Frequently asked questions
What is a goods received note?
A goods received note (GRN) is an internal document that confirms a business received goods from a supplier. The receiving or warehouse team creates it when a delivery arrives, recording the items, quantities, and condition, then checks it against the purchase order. It gives accounts payable proof that goods were delivered before any invoice is paid.
Who prepares the goods received note?
The receiving department or warehouse staff of the buying company prepares the GRN, not the supplier. They create it at the point of delivery by counting and inspecting the goods against the packing slip and purchase order. Copies then go to procurement and accounts payable so the receipt is on record for matching.

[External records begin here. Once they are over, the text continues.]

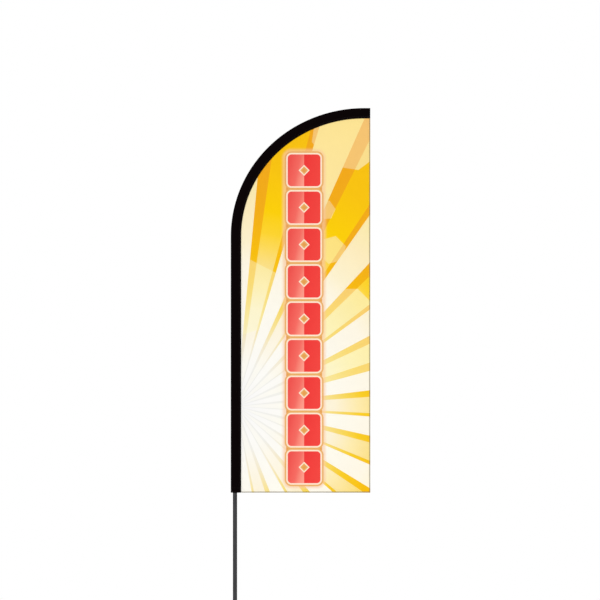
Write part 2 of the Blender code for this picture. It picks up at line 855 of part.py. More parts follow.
def build_stake():
    """The bar that goes into the soil, its ground plate and the blades that stop it turning."""
    neck_top = CUP_FLOOR - GAP
    chamfer = 0.8 * MM
    turned(
        "stake_bar",
        [
            (0.0, neck_top),
            (NECK_RADIUS - chamfer, neck_top),
            (NECK_RADIUS, neck_top - chamfer),
            (NECK_RADIUS, PLATE_THICKNESS),
            (STAKE_RADIUS, PLATE_THICKNESS),
            (STAKE_RADIUS, POINT_LENGTH - STAKE_DEPTH),
            (1.5 * MM, 2.0 * MM - STAKE_DEPTH),
            (0.0, -STAKE_DEPTH),
        ],
        PLATED_STEEL,
        ring=False,
    )
    turned(
        "ground_plate",
        [
            (STAKE_RADIUS + GAP, PLATE_THICKNESS),
            (PLATE_RADIUS - 1.0 * MM, PLATE_THICKNESS),
            (PLATE_RADIUS, PLATE_THICKNESS - 1.0 * MM),
            (PLATE_RADIUS, 0.0),
            (STAKE_RADIUS + GAP, 0.0),
        ],
        PLATED_STEEL,
    )
    inner = STAKE_RADIUS + GAP
    tip_width = 6.0 * MM
    outline = [
        (inner, -GAP),
        (BLADE_REACH, -GAP),
        (BLADE_REACH, -BLADE_STRAIGHT),
        (inner + tip_width, -BLADE_DEPTH),
        (inner, -BLADE_DEPTH),
    ]
    for number in range(BLADE_COUNT):
        turn = 2 * math.pi * (number + 0.5) / BLADE_COUNT
        plate(
            f"stake_blade_{number + 1}",
            outline,
            BLADE_THICKNESS,
            PLATED_STEEL,
            rotation=(math.pi / 2, 0.0, turn),
        )


# ---------------------------------------------------------------- assembly


def build():
    build_stake()
    build_bearing_cup()
    build_bearing_races()
    build_retaining_ring()
    build_balls_and_cage()

    build_spindle()
    build_spindle_nut()
    build_seal_rings()
    build_dust_cap()

    lower_tube = build_foot_and_lower_tube()
    middle_tube = build_middle_tube()
    build_collar("pole_lower_collar", LOWER_RADIUS, LOWER_TOP)
    build_collar("pole_upper_collar", MIDDLE_RADIUS, MIDDLE_TOP)
    build_stop_plug("lower_stop_plug", LOWER_RADIUS - TUBE_WALL, LOWER_TOP - OVERLAP - GAP)
    build_stop_plug("upper_stop_plug", MIDDLE_RADIUS - TUBE_WALL, MIDDLE_TOP - OVERLAP - GAP)
    line = rod_line()
    build_rod(line)
    build_rod_ferrule()
    build_tip_cap(line)
    build_lock_button(lower_tube, middle_tube)

    build_sleeve()
    build_mouth_band()
    build_tip_pocket(line)
    build_panel()
    build_hems()
    build_straps()


build()
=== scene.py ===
"""Looks of the feather flag: cloth, sleeve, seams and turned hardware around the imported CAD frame."""

import math

import bmesh
import bpy
import numpy as np
from mathutils import Matrix, Vector, noise


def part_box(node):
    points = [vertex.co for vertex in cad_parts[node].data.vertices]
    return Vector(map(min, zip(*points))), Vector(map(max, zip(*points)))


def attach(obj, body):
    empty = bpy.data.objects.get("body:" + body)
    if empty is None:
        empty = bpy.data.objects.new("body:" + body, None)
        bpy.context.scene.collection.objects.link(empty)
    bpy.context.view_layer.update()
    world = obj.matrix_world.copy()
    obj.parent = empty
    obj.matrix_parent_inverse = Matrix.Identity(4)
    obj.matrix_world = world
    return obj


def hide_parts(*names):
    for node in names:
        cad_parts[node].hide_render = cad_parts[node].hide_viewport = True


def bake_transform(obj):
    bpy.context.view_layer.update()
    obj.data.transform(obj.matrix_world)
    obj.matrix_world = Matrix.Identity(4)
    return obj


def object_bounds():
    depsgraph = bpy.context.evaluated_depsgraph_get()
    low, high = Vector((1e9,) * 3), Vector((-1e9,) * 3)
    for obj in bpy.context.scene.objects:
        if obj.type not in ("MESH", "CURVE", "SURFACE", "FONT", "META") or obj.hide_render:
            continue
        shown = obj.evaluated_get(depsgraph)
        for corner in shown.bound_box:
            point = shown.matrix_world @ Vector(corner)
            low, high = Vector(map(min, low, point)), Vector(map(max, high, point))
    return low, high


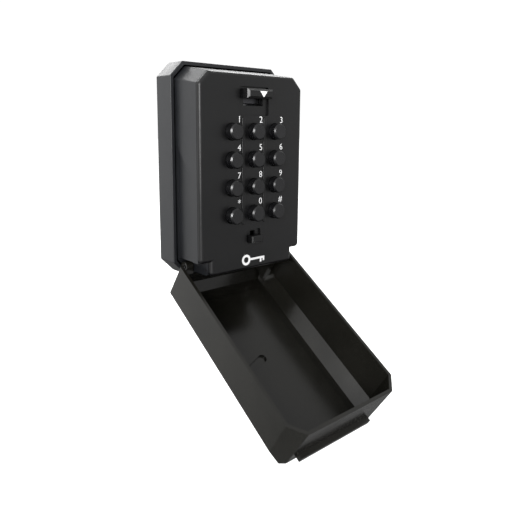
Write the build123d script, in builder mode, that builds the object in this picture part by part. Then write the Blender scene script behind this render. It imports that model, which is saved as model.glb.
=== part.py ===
from build123d import *
import math
import os

os.makedirs("parts", exist_ok=True)

# Wall-mounted push-button key lock box with a flip-down weather cover, modelled with the cover open.
# Millimetres. +Z is up, +Y points into the wall, the origin is the centre of the face on the wall.
# "Depth" below means the distance of a plane from the wall, so depth d lies at y = -d.

# ---- Driving dimensions ----
case_width = 80.0
case_height = 118.0
corner = 8.0
frame_depth = 14.3
frame_wall = 2.0
frame_back = 2.2

body_half_width = 36.8
body_bottom = -56.4
body_top_back = 56.2
body_top_front = 52.6
body_corner = 6.6
body_wall = 3.5
body_back = 2.8
notch_x = 30.0
notch_top = -48.4

door_back = 33.5
door_front = 36.0
door_gap = 0.3
recess_floor = 34.8

column_pitch = 15.5
row_pitch = 15.2
top_row_z = 21.8
button_radius = 4.5
button_front = 41.0
button_travel = 2.5
opener_travel = 4.0
clear_travel = 3.0

cover_wall = 1.8
cover_rim = frame_depth + 0.3
cover_front = 45.2
cover_open_angle = 123.8
cover_axis_depth = 17.6
cover_axis_z = -53.2
cover_pin_radius = 1.25

door_axis_depth = 30.6
door_axis_z = -53.5
door_rod_radius = 1.2

running_gap = 0.05
slip_gap = 0.3

half_width = case_width / 2
half_height = case_height / 2
button_names = ["1", "2", "3", "4", "5", "6", "7", "8", "9", "star", "0", "hash"]
button_places = [
    ((index % 3 - 1) * column_pitch, top_row_z - (index // 3) * row_pitch)
    for index in range(len(button_names))
]


def front_plane(depth, x=0.0, z=0.0):
    """Plane facing away from the wall at the given depth, with its local X to the right."""
    return Plane(origin=(x, -depth, z), x_dir=(1, 0, 0), z_dir=(0, -1, 0))


def side_plane(x):
    """Plane facing +X, in whose sketches the first coordinate is Y and the second is Z."""
    return Plane(origin=(x, 0, 0), x_dir=(0, 1, 0), z_dir=(1, 0, 0))


def octagon(half_w, half_h, cut):
    """Corner points of a rectangle whose four corners are cut off at 45 degrees."""
    return [
        (half_w, half_h - cut), (half_w - cut, half_h), (cut - half_w, half_h), (-half_w, half_h - cut),
        (-half_w, cut - half_h), (cut - half_w, -half_h), (half_w - cut, -half_h), (half_w, cut - half_h),
    ]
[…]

What is the difference between a GRN and an invoice?
A GRN is the buyer's internal record that goods were received, created by the receiving team. An invoice is the supplier's request for payment, created by the vendor. The GRN proves what actually arrived; the invoice states what is owed. Accounts payable matches the two, along with the purchase order, before paying.
Is a GRN a legal document?
A GRN is not a contract, but it is an important internal control and audit record. It provides official proof of receipt, supports three-way matching, and creates a clear trail for resolving disputes over short or damaged deliveries. Auditors rely on GRNs to verify that recorded liabilities correspond to goods actually received.
What happens if there is no GRN?
Without a GRN, accounts payable has no independent proof that the goods on an invoice were delivered, so it must either trust the vendor or chase confirmation manually. That opens the door to paying for short shipments, duplicate invoices, or goods that never arrived, and it weakens both three-way matching and month-end accruals.